What does this mean for payroll?
Although the legislation has not changed, this ruling does provide a new interpretation of the rules.
Given this ruling is so new, it will take time for Fair Work to factor this into the guidance they provide.
This is clearly a significant case, which has prompted Fair Work to provide the following caution on their website:
The method of accruing and taking of personal/carer's leave for the purposes of the National Employment Standards is currently the subject of legal proceedings before the Federal Court (Mondelez Australia Pty Ltd v AMWU & others (VID 731/2018)). The decision in these proceedings may impact upon the FWO's advice on these matters. The FWO will be reviewing its advice at the conclusion of these proceedings. In the interim, you may wish to seek your own legal advice on this issue.
So for now, we need to wait for further advice from Fair Work.

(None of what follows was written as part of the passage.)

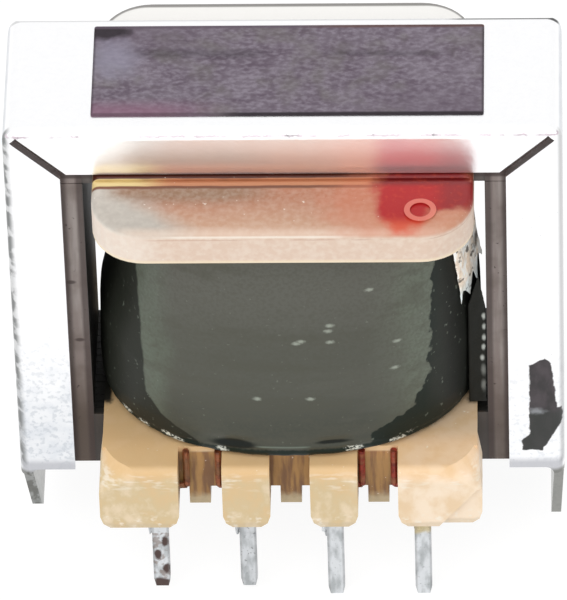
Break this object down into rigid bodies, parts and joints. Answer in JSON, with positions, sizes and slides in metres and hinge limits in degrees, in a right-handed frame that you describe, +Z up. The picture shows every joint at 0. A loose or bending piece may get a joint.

There are two other important considerations we need to keep in mind:
- The employees were covered by an Enterprise Agreement
- Mondelez (the employer) is understood to be considering the judgment before determining its next steps, which may include an appeal.
As you can imagine, the media coverage has over-simplified the facts of the case. The final ruling is actually 129 pages long and contains a detailed analysis of the situation.
It is important to note that this case only relates to personal leave, but it may have implications for the accrual and payment of annual leave.
A word of warning
TAPS had many members contact us last week after another organisation provided some interesting comments on the case.
In particular, this article stated that… all employees, including part-time employees, are entitled to 10 days of personal leave, regardless of how many hours or days they work.
Given this case did not relate to part-time employees, it seems ridiculous to make the conclusion that a part-time employee who works 1 day per week, would be entitled to 10 days of personal leave.
Fair Work have always been very clear that part-time employees receive a pro-rata entitlement to personal leave.
It is also surprising that this organisation can speak with such authority, when even Fair Work is yet to comment.